Выбрать главу

Фольклорные тексты не придумывают — их пересказывают. Всякий текст восходит к более раннему тексту, а тот — к еще более раннему, и цепочка эта, как и любая эволюционная цепочка, тянется в неопределенно далекое прошлое. Однако эволюция текстов осуществляется не по кладистской, а по ризотной модели [Moore 1994]. Это значит, что новые варианты возникают не только путем постепенной модификации сюжетов во времени, их разделения на варианты, но и путем межсюжетного обмена текстовыми элементами. Именно поэтому сюжеты [tale-types] невозможно принять за дискретные единицы при статистической обработке массового материала, а попытка так называемой финской школы в фольклористике выявить прототипы отдельных сюжетов кончилась неудачей [Jason 1970]. Для анализа нужны другие, более устойчивые единицы, которые я называю «мотивами». В принципе таковыми могут являться любые фабульные, образные и структурные элементы и их сочетания, если они присутствуют более чем в одном тексте. Практически, однако, речь идет не о любых текстах, а лишь о таких, которые принадлежат разным традициям, а не записаны со слов людей, находящихся друг с другом в контакте. Чтобы определить, какие совпадения между текстами вызваны распространением в этих традициях устойчивого мотива, а какие случайны, желательно иметь по возможности большее число вариантов. Мы использовали мотивы, встречающиеся в пяти и более традициях (чаще всего — в нескольких десятках) и лишь в редчайших случаях, когда мотив особенно своеобразен и надежно опознаваем, — в трехчетырех традициях.

Вот примеры мотивов: «затмения светил вызывает жаба или лягушка»; «в силуэте лунных пятен различим заяц или кролик»; «ныне безрогое животное теряет рога или лишается возможности их получить»; «добыв средство, обеспечивающее бессмертие, персонаж засыпает, в это время средство похищает другой персонаж»; «мужчина прячет одежду женщины, явившейся из иного мира (дева-лебедь, -рыба, -звезда и т.п.), заставляя женщину выйти за него замуж или помочь ему»; «мужчина женится на женщине, связанной с верхним миром (она птица, небесная дева, звезда и т.п.)»; «поймав человека, людоед несет свою добычу домой, однако пойманный убегает по дороге»; «тыква оказывается чудовищем-поглотителем или вырастает из останков чудовища».

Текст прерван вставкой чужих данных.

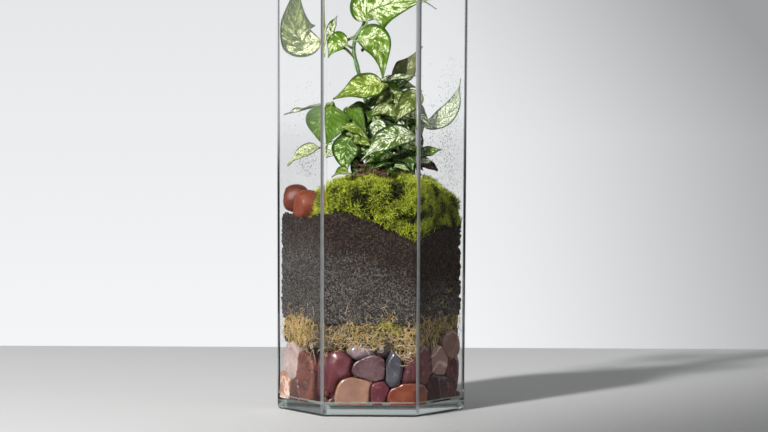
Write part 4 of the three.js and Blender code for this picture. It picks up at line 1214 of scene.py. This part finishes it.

Таких мотивов в нашем электронном каталоге сейчас около 1700, и распространение каждого прослежено по всем континентам. Предполагается, что тексты, содержащие определенный мотив, включают все его особенности, заявленные в описании, а не просто что-то похожее. Если я иногда пишу о «вариантах» какого-то мотива, то имею в виду просто группу из нескольких мотивов, содержащих общие элементы и связанных одной темой. Дело в том, что мотивы нередко образуют кластеры, так что определения двух или нескольких мотивов перекрывают друг друга. В приведенных выше примерах мотивы спрятанной одежды и женитьбы на небесной деве сочетаются часто, но не всегда. Бывают повествования, в которых герой прячет одежду девы-рыбы, а вовсе не лебедицы, или ловит небесную деву иным способом, не пряча ее одежды. Существенны или нет такого рода подробности и стоит ли их отмечать, это целиком зависит от материала. Если определенная деталь повествования встречается в пределах особого ареала, ее следует выделять. Если же какая-то подробность распределена бессистемно, то сосредоточиваться на ней нет нужды.

Поэтому мы не рассматриваем мотивы, распространенные повсеместно или беспорядочно, но лишь такие, которые присутствуют на одних территориях и отсутствуют на других. Так, мотив добывания огня похищением известен практически по всему миру, поэтому невозможно судить ни о времени его появления на тех или иных территориях, ни о вероятности его распространения из одного или многих независимых центров. При трансконтинентальном обзоре не представляют для нас интереса и мотивы сугубо локальные. Наш каталог создан не для того, чтобы учитывать типы повествований и их элементы (для этого есть общеизвестные фольклорные указатели), а для решения исторических задач — прослеживания древних миграций и контактов между культурами.

Мотивы не осознаются рассказчиками как особые единицы. Носители традиции рассказывают «истории» определенных жанров на определенные сюжеты. Сюжеты вариативны и, как только что было сказано, не всегда ясно разграничены между собой. Тем не менее они опознаваемы: как мы, так и рассказчики текстов отличают одну «историю» от другой. Если сюжеты варьируют, представлены множеством вариантов, то чем тогда определяется их относительная самотождественность? Она обусловлена тем, что сюжеты включают такие мотивы, которые удобно называть сюжетообразующими. Эти мотивы достаточно сложные, чтобы структурировать повествование, и достаточно яркие и запоминающиеся, чтобы их можно было легко опознать. Именно на них сосредоточено наше внимание.